I awoke the next morning still feeling the effects of my nightmare. I was baffled! In reality, I remember returning to Aunt Betty’s house with Cindy in tow. Mom and I even enjoyed a piece of homemade desert (triple chocolate cake) before heading home.
Throughout the day after the nightmare took place, I was still asking myself “Why did I dream like this?” What was my subconscious afraid of? After all such fond, peaceful memories were always part of my visits to Aunt Betty’s house.
As I approached my teenage years, Mom’s and Aunt’s were no longer cool to hang out with. Therefore, the visits became less as time went on.

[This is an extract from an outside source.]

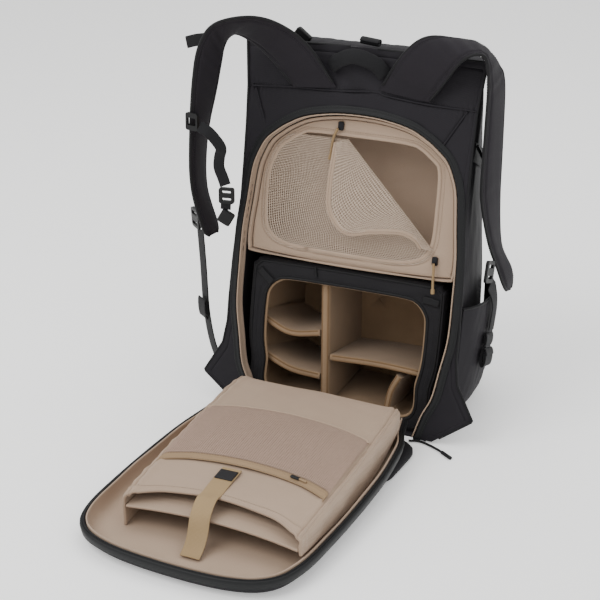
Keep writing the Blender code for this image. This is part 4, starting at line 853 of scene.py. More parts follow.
free_edge = even_line(on_window([(x, y, n + 0.0044) for x, y, n in FLAP_EDGE]), 120)
tube("flap_binding", free_edge, 0.0036, BEIGE_LINING, "beige_lining", "mesh_panel", 10, 0.30, OUTWARD)
window_rim = on_face(*window_loop.T, FRONT_N + 0.0012)
tube("window_zip_tape", looped(window_rim), 0.0027, BEIGE_LINING, "beige_lining", "compartment_front", 8, 0.5,
     OUTWARD)

# Beige thread, a little darker than the lining that it sews
BEIGE_THREAD = woven("beige_sewing_thread", "A08B77", "84705D", 0.0012, 0.6)
hem_line = WINDOW_MIDDLE + (window_loop - WINDOW_MIDDLE) * 1.055
stitches("window_hem_stitches", on_face(*hem_line.T, FRONT_N + 0.0010), REAR, BEIGE_THREAD, "beige_lining",
         "compartment_front")
stitches("flap_stitches", free_edge + np.array(REAR) * 0.0015, REAR, BEIGE_THREAD, "beige_lining",
         "mesh_panel")

# Camera pod: a box of black nylon over foam with a rounded front edge, dark piping round its arched
# mouth, and a brushed tan liner inside. It stands on the bag's floor and its edges are piped.
POD_HALF = 0.144
POD_TOP = 0.2155
POD_DEPTH = 0.140
POD_WALL = 0.006
POD_MOUTH_HALF = 0.121
POD_MOUTH_TOP = 0.192
POD_CORNER = 0.016
POD_TAPER = 0.018

# The pod's nylon, darker and a little tighter than the bag's
POD_NYLON = woven("pod_woven_nylon", "1C1A1E", "121113", 0.0012, 0.7)


def pod_loop(half_width, n, level, top, corner):
    """A closed outline at depth n: foot at a height above the floor, upright sides, round upper corners."""
    foot = (level - n * math.sin(LEAN)) / math.cos(LEAN)
    left = [(-half_width * 0.86, foot), (-half_width * 0.955, foot + 0.3 * (top - foot)),
            (-half_width, foot + 0.5 * (top - foot)), (-half_width, top - corner)]
    left += [(-half_width + corner * (1 - math.cos(a)), top - corner * (1 - math.sin(a)))
             for a in np.radians((30, 60, 90))]
    left = np.array(left + [(-half_width * 0.3, top + 0.001)])
    return np.concatenate([left, left[::-1] * np.array([-1.0, 1.0]), [(0.0, foot)]])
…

When I did visit Aunt Betty, (Now nicknamed Betty Boop!) she never ceased to amaze me with latest crafting and sewing projects in motion. And of course, I still had to follow miniscule clues to locate her. On one of my last visits, I remember weaving through piles of Henrietta dolls that lined the basement shelves. There were literally hundreds of these little grey stuffed moles with stick straight wild hair and flowered dresses, surrounding me.
What I find most odd; as the “Wonder Years” faded, and the visits grew sparse, this exact nightmare occurred for many years to follow. At times, just parts of it surfaced, but it was still always prevalent. I do not remember the exact timeframe when these nightmares finally went away. Maybe they went to the grave with my dear Aunt. I just know they eventually did go away. Thank God!
I still have similar nightmares revolving around memories that are supposed to be serene and peaceful. Throughout my adult life, as I drive around in circles looking for an address, (usually in Waukesha) I have come to the realization that I am simply terrified of getting lost. Why? I do not know. Did my parents ever lose me as a small child? Did I see something on television that I shouldn’t have? I don’t know.
All I know is that I am so glad to wake up each day in my own bed, with pleasant memories of life’s happenings as well as my many visits with Aunt Betty.